Tag Archives: consensus

Telling the Truth: Political Realities, Part 4

Once we are committed to integrity and to the costs of liberty (personal responsibility, delayed gratification and seeking the common good), here are some starting points understanding “the people”:

One: Life and justice issues often take precedence over ethnicity, gender and even class. Abortion, euthanasia, and crime and punishment affect people in every cultural category. America is deeply divided, often because of perceptions rather than serious moral reflection. For example, most people in all voting groups personally disapprove of at least some abortions. But if they are asked if they want to deny a “woman’s right to choose” they vote to protect abortion rights. State by state most Americans do not want to kill babies in the womb. The same inner conflicts exist for end-of-life issues with most recoiling at the thought of hastening death while simultaneously wanting to limit suffering. Anyone involved in our legal system becomes rather cynical as they see the wheels of justice turn imperfectly with power and wealth overtaking fairness.

Leaders must address these issues with both moral clarity and reasonable expectations. Eliminating all but a few abortions (on the way to the end of this practice), creating reasonable guidelines for stewarding terminal patients (without active euthanasia) and fostering restitution over incarceration are all avenues creating possible consensus.

Two: Most Americans have (at least aspirational) moral values and believe in traditional marriage; however, they are afraid of being seen as intolerant and do not want to deprive their alternate lifestyle neighbors of their rights. America and select Western nations are the first sociopolitical groups in history to equalize relationships that do not produce the next generation. Is there a way forward consistent with empirical data, moral values and maximal liberty?

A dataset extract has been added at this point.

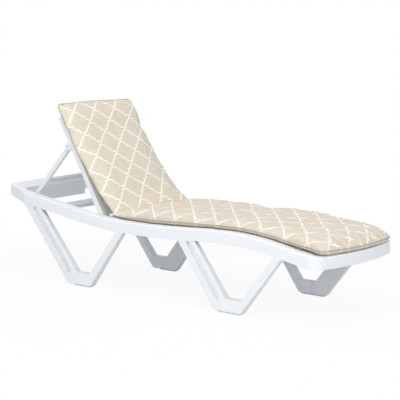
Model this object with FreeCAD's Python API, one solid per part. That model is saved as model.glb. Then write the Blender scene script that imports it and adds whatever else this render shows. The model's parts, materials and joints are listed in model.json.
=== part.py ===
import FreeCAD, Part
import math
import os

from FreeCAD import Vector

# Reclining sun lounger: a white moulded resin frame on four V-shaped legs, a backrest
# propped by a bail, and a loose three-section cushion. Millimetres, +Z up.
# X runs along the lounger, head end at -X and foot end at +X; Y runs across it.
# The origin is on the floor, under the middle of the lounger.

# ---------------------------------------------------------------- driving dimensions
# Frame
LENGTH = 1950.0            # overall, head end to foot end
WIDTH = 580.0              # over the two side rails
RAIL_HEIGHT = 54.0         # face height of a side rail
RAIL_WIDTH = 50.0          # width of a side rail, seen from above
RAIL_WALL = 5.0            # wall of the rail, an inverted channel
RAIL_EDGE_RADIUS = 6.0     # rounding of the rail's long top edges
RIB_SPACING = 96.0         # cross ribs inside the rail
RIB_WALL = 4.0
RIB_STEP = 3.0             # lower edge of a rail's rib above the rail's lower edge
# Height of the rail's top edge: the raised head, by distance from the head end ...
CREST_FROM_HEAD = [(-15.0, 438.0), (160.0, 414.0), (400.0, 381.0), (640.0, 350.0), (900.0, 340.0)]
# ... and the knee hump, by distance from the foot end
CREST_FROM_FOOT = [(790.0, 350.0), (560.0, 361.0), (350.0, 352.0), (190.0, 326.0), (70.0, 308.0),
                   (-15.0, 304.0)]
# Head end
HEAD_CUT_LENGTH = 158.0    # corner cut of the head end, along X
HEAD_CUT_WIDTH = 63.0      # and along Y
HEAD_PIECE_WIDTH = 92.0    # width of the head crosspiece, along X
HEAD_WEB_DEPTH = 80.0      # its inner web, measured down from the top
GUSSET = (24.0, 37.0)      # inner corner fill between rail and crosspiece, along X and Y
CORNER_RADIUS = 14.0
# Foot end
FOOT_PIECE_WIDTH = 76.0
FOOT_BOW = 27.0            # how far the middle of the foot end stands out
FOOT_CORNER = 60.0         # corner radius in plan
# Slats
SLAT_WIDTH = 88.0
SLAT_GAP = 12.0
SLAT_HEIGHT = 15.0
SLAT_WALL = 4.5
SLAT_DROP = 0.6            # top of a slat below the rail's top edge
SLAT_RADIUS = 4.0
BRACE_WIDTH = 65.0         # the single cross brace under the backrest
BRACE_FROM_HEAD = 345.0    # middle of the brace, from the head end
BRACE_DROP = 30.0
# Legs
BLOCK_WIDTH = 137.0        # foot of a leg, along X
LEG_DEPTH = 37.0           # at the floor, along Y
LEG_TOP_DEPTH = 25.0       # at the rail
LEG_WALL = 5.0
BROAD_ARM = 103.0          # horizontal width of the broad arm, on the left seen from outside
NARROW_ARM = 46.0
LEG_NOTCH_Z = 64.0         # height of the bottom of the V
HEAD_LEG_FROM_HEAD = 456.0 # head-side edge of the head legs at the floor, from the head end
FOOT_LEG_FROM_FOOT = 587.0 # head-side edge of the foot legs at the floor, from the foot end
LEG_STAGGER = 60.0         # how much nearer the foot end the left legs stand
HEAD_LEG_SLOPES = (0.829, 0.754)   # X run per unit of height, head-side and foot-side edge
FOOT_LEG_SLOPES = (0.749, 0.82)
GROOVE_WIDTH = 26.0        # long groove pressed into the broad arm
GROOVE_DEPTH = 12.0
GROOVE_ABOVE = 6.0         # lower end of the groove above the bottom of the V
GROOVE_BELOW = 14.0        # upper end below the rail
GROOVE_SHARE = 0.58        # its place across the broad arm, from the arm's inner edge
SEAM_WIDTH = 3.0           # upright line down the middle of the foot's inner side
SEAM_DEPTH = 1.5
DRAIN_RADIUS = 5.0         # hole under the foot, over the foot pad
LEG_EDGE_RADIUS = 3.0
ARM_OVERRUN = 30.0         # how far an arm runs up before the rail trims it
TENON_LENGTH = 44.0        # block on top of each arm that stands inside the rail
TENON_HEIGHT = 26.0
TENON_DEPTH = 22.5
TENON_GAP = 0.5            # tenon to the rail's outer wall
FOOT_PAD_HEIGHT = 7.0
FOOT_PAD_INSET = 14.0      # end of a foot pad from the leg's
FOOT_PAD_MARGIN = 3.0      # and its side
FOOT_PAD_RADIUS = 2.0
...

Yes. But it requires a long-term civics lesson in America’s Constitution – a document designed to limit the scope of federal power, not impose it on individuals or states. Wise leaders will work to return more economic, political and social power to states and local governments. If a state wants unique marriage laws, that is fine, but marriage is not a civil right, it is a social contract left to the states (and a sacramental covenant for the religious). The path forward must reject homophobia and protect all persons while no longer marginalizing the deep values of many religious and secular people.

This sounds good in theory. However, “limited federal government” and “States’ Rights” are code words for slavery and Jim Crow among African Americans. It is only in the last 50 years that millions of women and men were allowed to vote and have (the beginnings of) equal access to economic and educational opportunities. Restoring local and personal power must not come at the expense of legitimate civil rights.

Three: President Eisenhower, a moderate Republican, warned of the power of the “military-industrial complex.” Progressives are naturally suspicious of the military and the politicians that are quick to deploy violent solutions before exhausting diplomatic options, especially the UN. Conservatives honor the military ethos and get frustrated when soldiers in the field have their hands tied in the war against terror.  Apart from absolute pacifism (a respectable position when applied consistently) and hair-trigger militarism, leaders must bring moral clarity and 21st century strategic wisdom to their stewardship of America’s defense.

America is on sound moral ground when she defends herself from attack in concert with her allies, while refusing policies of long-term occupation.

Telling the truth politically begins with each of us inwardly facing the truth about ourselves. When we embrace honesty and humility, repentance and reconciliation, there is hope for America and the world.

Telling the Truth: Political Realities, Part 3

People and politicians (who are the elected subset of “the people”) are full of contradictory feelings and ideas. The tendency to overgeneralize and universalize is rampant. Who speaks for “the people?” Why are we so quick to opine on what African Americans, Hispanics, White Blue Collar folks, Evangelicals, Women and even LGBTQ folks think on any and every subject? If we are going to engender consensus on vital issues and chart a prosperous future for America and the world, we must end such facile thinking and begin to regard people with more respect and expect more of the political leaders elected and supported by the people.

Each person capable of moral action and self-reflection is unique. This does not mean they are disconnected and do not share beliefs and qualities of particular groups. America’s founders understood the tensions between individual liberty and the common good, between public service and political factions. Some of the founders and framers hoped there would never be political parties, just gentleman (few could foresee the female franchise) farmers and citizens serving for a season and returning to work after their public service was complete.

This idyllic vision quickly gave way to parties and philosophies competing for voters’ attention. By itself, two or more parties are not bad for the public, provided all parties and people share enough common virtues for social cohesion.

For 2016 and beyond, catering to constituencies must take second place to framing a vision and set of values that people of many backgrounds can embrace. This is much more than a “big tent” ethos or chanting, “we have something for everyone.” Such pandering has led to the severe challenges we face today.

Progress begins with personal character being more important than perceived competencies or charisma. Back in the 1820s, a member of Congress wrote a letter back to a disgruntled constituent: “You elected me for my moral character and sound judgment, not to procure public resources.” Imagine politicians saying to the voters, “You cannot have everything you want from the hands of government.” If this kind of integrity is united with a spiritual awakening, there is hope for America and the world.